Conference calls are fun because no one knows I’m really home with massive diarrhea.
Boss: For the third time, PLEASE put us on mute.
We’re making cars that are almost silent but can’t figure out how to do that with leaf blowers at 7AM in the morning?
me: *proudly showing off photos on my phone* this was just last week, they’re getting so big these days
old acquaintance: these are all pictures of cheeseburgers
me: yeah, so?
old acquaintance: i asked if you ever had kids
*6, wailing, carrying on*
Me: You can be a dramatic little bi…llion stars, strung together, shining brightly.
9, to his sister: That’s not at all what Mom wanted to say.
Manslaughter: I always used to read it as ‘man’s laughter’.
Seems oddly appropriate for someone who’s got away with murder…
Nine out of ten dentist recommend you renew your car warranty or your girl won’t do that thing you like!!!
FRIEND: I have a secret *removes human skin to reveal scales* I’m an alien
GUY BESIDE ME: WHAT?! *unzips human costume to reveal a different alien species*
BARISTA: *removes facemask* for frig sakes!ME: *stays in the corner eating donuts, clearly amused*
The first workout after vacation week reminds you of how many cheeseburgers you had while on vacation
I was lifeguarding and a little boy threw his ball out of the water and his mom goes “maybe if you ask the pretty lifeguard she will grab the ball for you!” This kid looked me dead in the eye and goes “…..where’s the pretty one?” KIDS ARE RUTHLESS LMAO
Against the wall, on the counter and bent over the couch are the places I like to stretch.
Please help, my kid keeps threatening to teach me chess
A GPS. But for where your story is going.
The Wendy’s Baconator is my favorite burger that also sounds like a pig from the future who’s here to kill you
My 7yo made a bed for his new stuffed giraffe on a windowsill, covering him with a bath towel.
I asked why the giraffe couldn’t just sleep with him in his bed, and I don’t have it in me to debate his reply:
“He’s a giraffe.
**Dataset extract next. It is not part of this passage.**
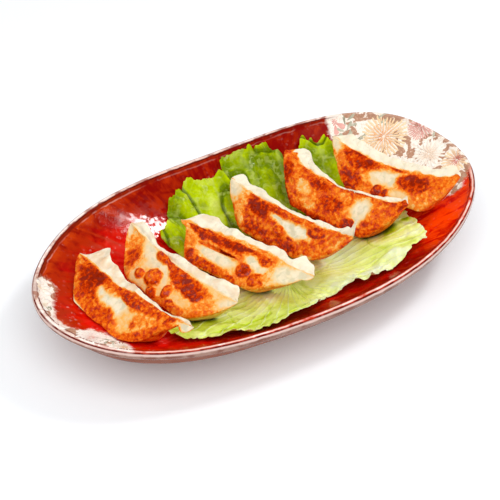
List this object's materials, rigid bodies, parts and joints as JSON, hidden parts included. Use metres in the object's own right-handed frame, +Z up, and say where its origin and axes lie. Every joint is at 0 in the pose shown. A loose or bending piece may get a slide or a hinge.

He won’t fit in a bed.”
Oh, you’re a fan of The Chainsmokers?
Name 3 chains they’ve smoked
People in my office act like they’ve never seen someone in formal working pajamas before.
*Seductively hides in the woods
My boss: make sure you clear out your emails before going on vacation.
Me: *select all, delete*
I only had 3 goals in Monopoly as a kid:
Dog game piece
Boardwalk and Park Place.
Steal your money when you go to the bathroom.
“Another pancake?”
“No, honestly, 38 is enough for me”
You know IT have given up when the error message reads ‘Something went wrong’.
If I don’t win Mega Millions tonight, I’m going to have to mend a lot of fences tomorrow.
Priest: I now pronounce you man and wife
Me: why? “you” has literally none of those sounds
My bride: I changed my mind I want a divorce
Toddler in our bed last night; it was like sleeping with an octopus on meth.
Not sure why I drink anymore..I get the same effect from standing up too fast.
Love is not pushing them down the stairs when you have the opportunity.
Well kids, when a man and woman love each other very much, he erects a monument for her, but in his pants.
The rules of the universe clearly state – to find the cup of coffee you were drinking, you must first pour yourself a new cup of coffee.